What has driven performance in 1QFY16
  • During the 1QFY16, the trading volumes have remained flat and have marginally declined by 0.4% on a Y-o-Y basis. The short term volumes have been impacted due to the sluggish demand from the State Electricity Board (SEBs). The SEB's have accumulated losses of Rs 2500bn and lose Rs 700bn every year as per the first report card of the National Democratic Alliance (NDA) government. Their dismal state and financial crunches have barred them to purchase power from the trading companies which have impacted the trading volumes.

  • As per a notification the Ministry of Power has revised the guidelines for Case 1 bids, wherein it has excluded power traders to participate in Long Term power selling agreements. This has also impacted the trading volumes and margins.

  • Short term volumes fell by as much as 11% YoY during the quarter. The segment contributed to about 63% of total volumes in the quarter. Long term volumes formed about a third of total volumes and grew by 12% YoY during the quarter. The company expects long term volumes to contribute to nearly half the volumes 2 to 3 years down the line. This would be a positive for the company considering that this is a relatively higher margin business segment.

  • The company has lost 1400 million units (MU) on account of transmission constraints. However the management stated that the problem of transmission constraint would reduce relatively by the end of this fiscal year.

What to expect?

At the current price of Rs 53, the stock is trading at a multiple of 0.60x its FY15 book value per share.

The company has entered into a long term sale agreement with Rajasthan State Electricity Board for sale of 500 megawatt (MW) of power. The project is set to be commissioned in FY17. The dispute with Tamil Nadu Generation and Distribution Corporation (TANGEDO) has been resolved by arbitration proceeding. TANGEDO has been stated to remit a sum of Rs 2.2bn in 4 installments and the same will be received in this fiscal year.

The company increased its presence in the portfolio management business for the Utilities segment, as it executed an agreement with Jharkhand Bijli Vitran Nigam Limited for managing its power portfolio. The agreement mandates PTC for sale / purchase of power for the Jharkhand based utility under bilateral, power exchanges and banking arrangements.

Going forward, the company will be focusing on its long term business, which it hopes to contribute to about 40% of overall volumes in the coming year and about half of the volumes a few years down the line. To achieve this, it plans to sign power purchase agreements (PPAs) to the tune of 1.6 GW, 2.6 GW in the next two years respectively.

In the near term, the trend in volumes in the short term segment will impact business growth. However, in the longer term the company's ability to improve margins and return ratios will be the key anchor for valuations.
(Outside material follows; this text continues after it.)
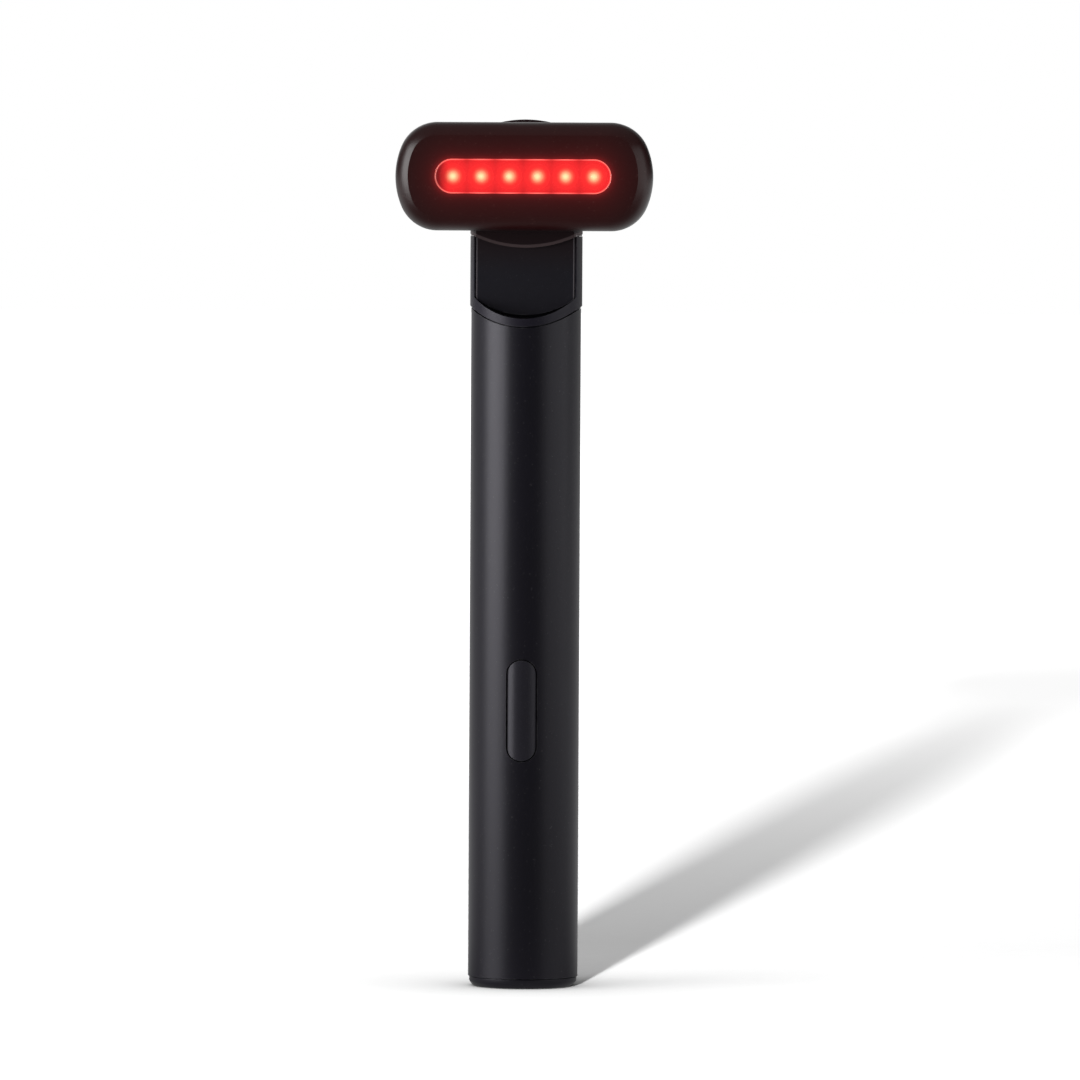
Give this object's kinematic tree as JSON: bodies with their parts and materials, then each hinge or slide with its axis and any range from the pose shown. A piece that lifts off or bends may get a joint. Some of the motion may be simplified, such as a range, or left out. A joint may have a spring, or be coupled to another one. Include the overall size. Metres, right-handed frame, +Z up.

While we had closed our position on the stock on the back of the recommendation period coming to an end, we had advised investors to hold on to the stock from a long term perspective. While we are not very enthused by the company's investment portfolio (those done in the power generation side of the sector), the fact remains that PTC India's cash position does remain comfortable. Also, what does provide some support is the value per share of its listed subsidiary PTC India Financial Services, which forms about 85% of the current price of PTC India's share. Not to mention that at the current levels, the dividend yield turns out to be about 4.2%. If we take into account the average dividend per share (DPS) of Rs 1.9 for the preceding three years, the dividend yield turns out to be 3.6%.

We would like to remind you that within the overall exposure to equities, you must ensure that you broadly follow our suggested asset allocation and that no single stock comprises more than 5% of your portfolio.